Unleashing the potential of the mining sector

The government expects the mining sector to contribute to this positive growth trend and Rwanda has high hopes. The government’s poverty reduction target of 30% by 2017 will require expansion of “off-farm” jobs through income diversification and mining provides one such opportunity.

“The production capacity of Rwanda’s mining sector has progressively increased and export earnings in the past few years have reached $225 million,” said Rachel Perks, WBG mining specialist and one of the lead authors of the report. “However this increase in export earnings is largely due to favorable international commodity prices, and not a progressive expansion of the sector’s productive base.”

The government concurs and states that its mining sector is performing at 20% of full potential. With increased operations and proper management, the sector has the ability to increase production five times.

Beyond export earnings however the sector shows promise for non-farm job creation, an important pillar of the government’s poverty reduction strategy. By mid-2014, mining in the rural areas employed more than 33,000 persons directly. Importantly, mining jobs pay better when compared against other wage workers in the rural areas. For instance, the annual income for miners was almost RWF 200,000 compared with RWF 69,000 for farm wage workers.

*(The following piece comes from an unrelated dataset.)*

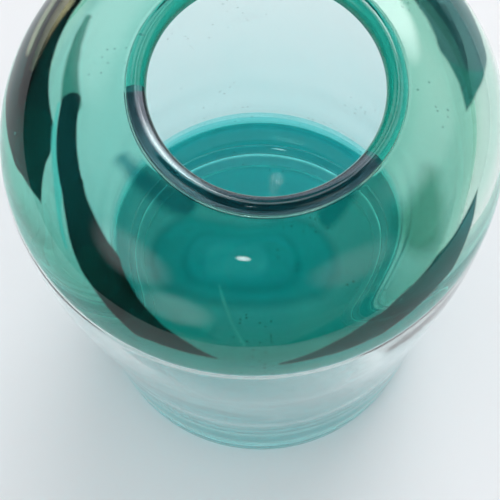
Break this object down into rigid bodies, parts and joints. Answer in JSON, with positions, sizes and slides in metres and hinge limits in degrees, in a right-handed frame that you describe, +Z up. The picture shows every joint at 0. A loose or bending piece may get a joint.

Due to new fiscal policies, the government is witnessing an incremental rise in domestic revenues from mining. Coupled with a projected $110 million worth of new mining investment committed by foreign investors, primarily to new geological works, the sector may well realize higher domestic revenue streams in the coming five-10 years through greater mineral production.

Recommendations

To maximize the potential development benefits of mining, the report recommends Rwanda build on its ongoing efforts to transform its predominantly small-scale mining sector by developing a renewed strategic focus on broader development outcomes that goes beyond increasing export earnings. To that end, the update outlines five areas of policy focus that could help unleash Rwanda’s mining potential:

  • Secure the enabling legal and regulatory environment for investment: Consistent application of clear and stable laws for licenses will further enhance investor confidence.
  • Build the geological knowledge base for investment: Detailed and publicly available geological knowledge will play a key role in attracting future mining exploration investment.
  • Increase fiscal receipts and ensure revenue management: Establishing clear rules, guidelines and procedures will enhance Rwanda’s capacity to administer taxation policies and collect revenues.
  • Improve recovery and domestic processing: Rwanda has significant tailings dumps at its oldest mining concessions that could be cleaned up, treated, and processed for further economic gain. It could make available a revolving credit facility to provide an incentive to small-scale miners to invest in small recovery and processing equipment.
  • Improve labor conditions: Performing an audit of existing labor practices used by subcontractors operating at larger concessions could help improve occupational health and safety for miners.